I started programming way back in fourth grade with Chipmunk BASIC. Since then, I've fiddled with just about every major language (except Python, for moral reasons). Starting today, however, I am relegating coding from being my expected primary source of income to strictly being a hobby.
I've heard comparisons between the process of problem-solving and software development before, but I can assure you that software is much, much more unpleasant. The act of programming is essentially a cycle of self-renewing frustration. Here is how I would describe it:
Imagine taking an exam in which solving any one problem causes other, unrelated problems to become more complex in unpredictable ways. Now observe that checking your answers requires creating your own problems and possibly reorganizing the exam itself. Finally, realize that the professor keeps adding new questions after the semester ends, and you're responsible for the answer key being correct at all times.

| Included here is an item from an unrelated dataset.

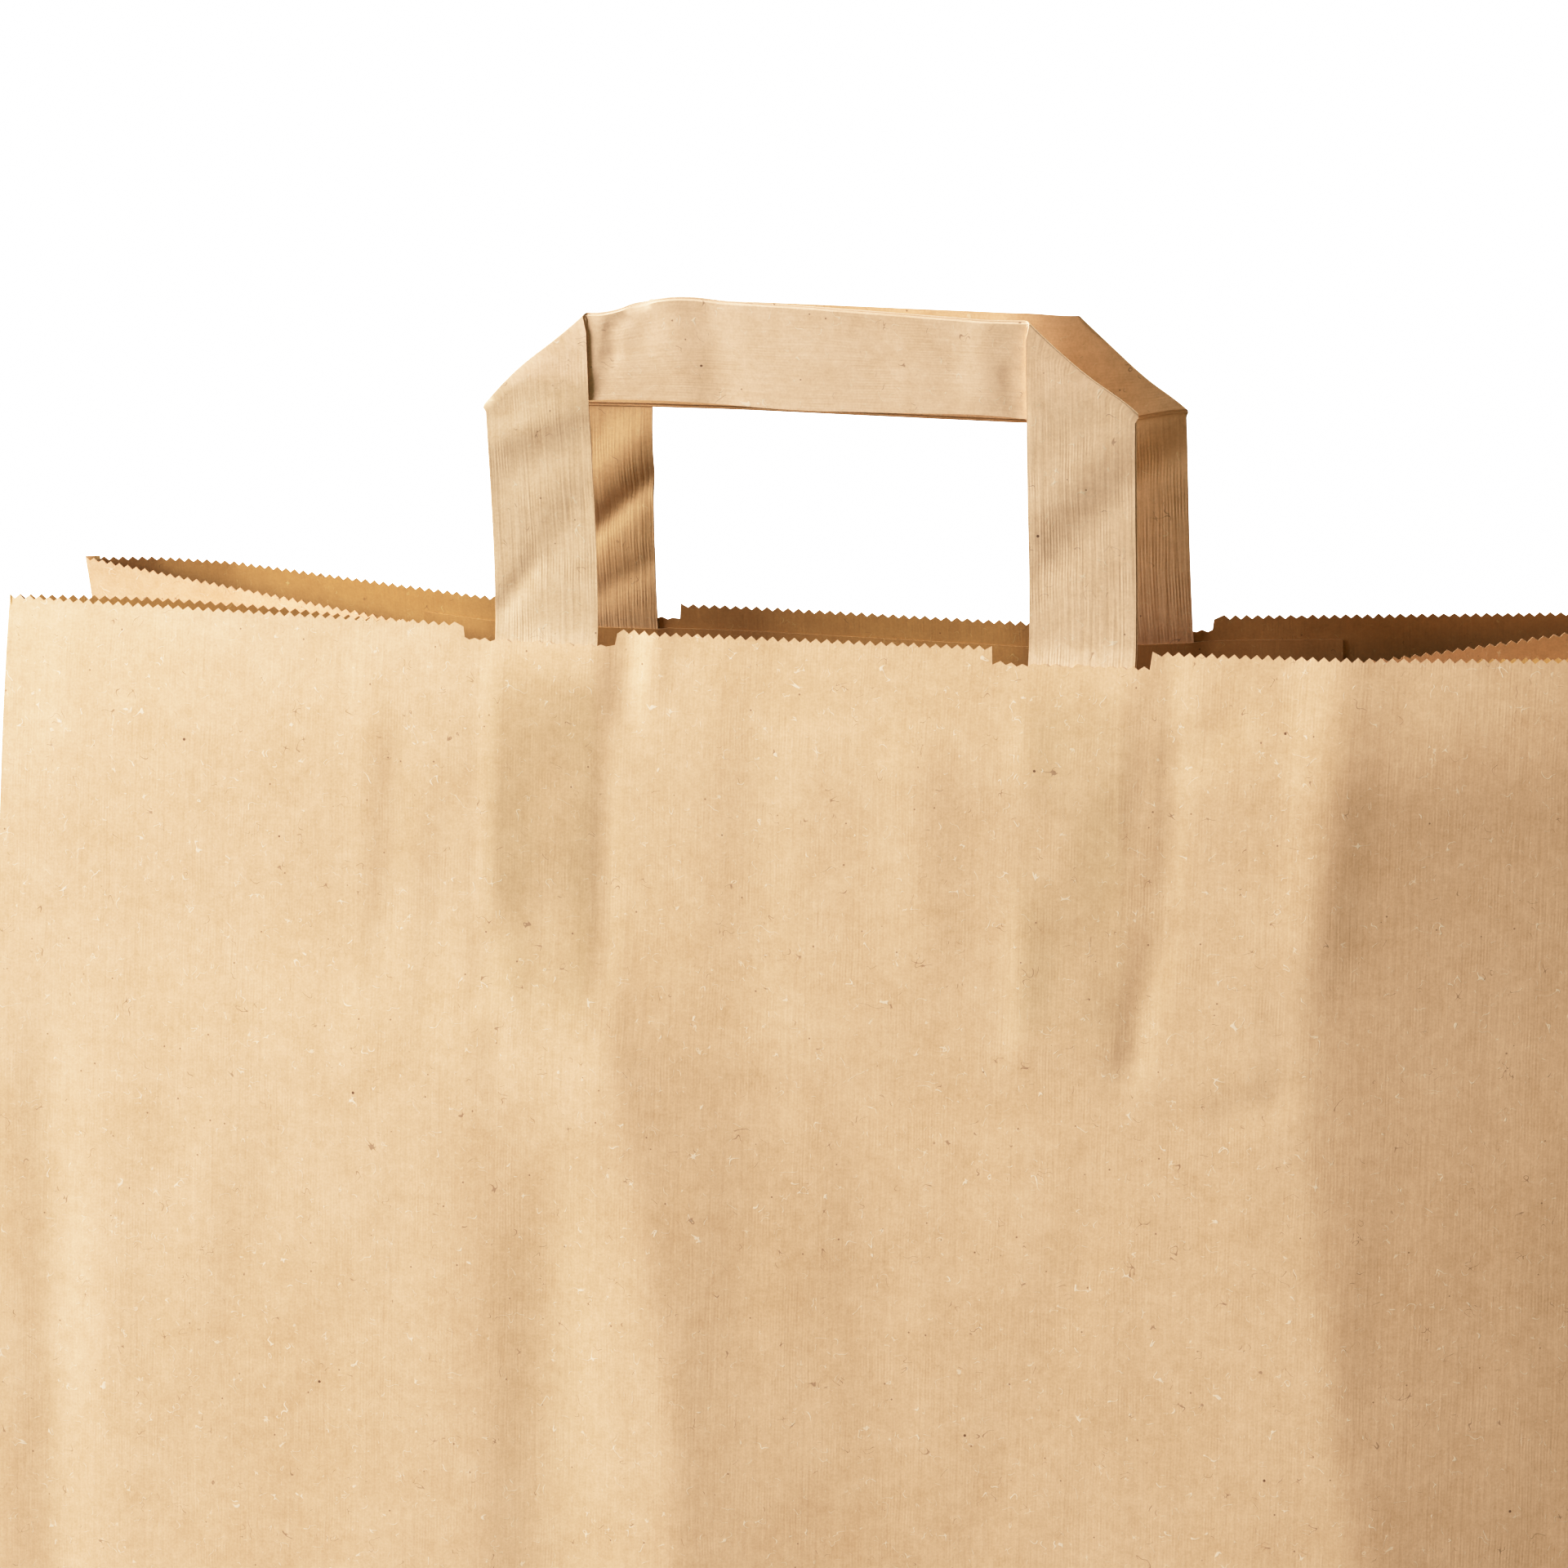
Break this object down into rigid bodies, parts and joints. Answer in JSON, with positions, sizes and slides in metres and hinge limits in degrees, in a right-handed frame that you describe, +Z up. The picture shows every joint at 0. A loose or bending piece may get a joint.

In spite of all that, I've had a lot of fun. I remember the thrill of learning about functional programming, and git, and bash scripting, and embedded systems. Hacking probably deserves a post of its own. I'm glad I got to spend my childhood the way I did.
You'd think that I'd want to keep on coding. If you love what you do, you never work a day in your life. Right?
Wrong. I've learned, through repeated experience, that being compelled or required to do something can easily turn interest into hatred. I used to enjoy writing, but I came to detest composition of any sort after suffering through years of essays about Shakespeare and other assorted bullshit. This blog is, in part, an attempt to fix that.
I don't want to burn out on programming doing useless work. I don't want to complete an assignment, whether from a professor or a boss, and suddenly realize that I never want to write another line of code. That would be the mental equivalent of an amputation, so I'm not going to risk it.
protochan is the only software I'm writing in the foreseeable future.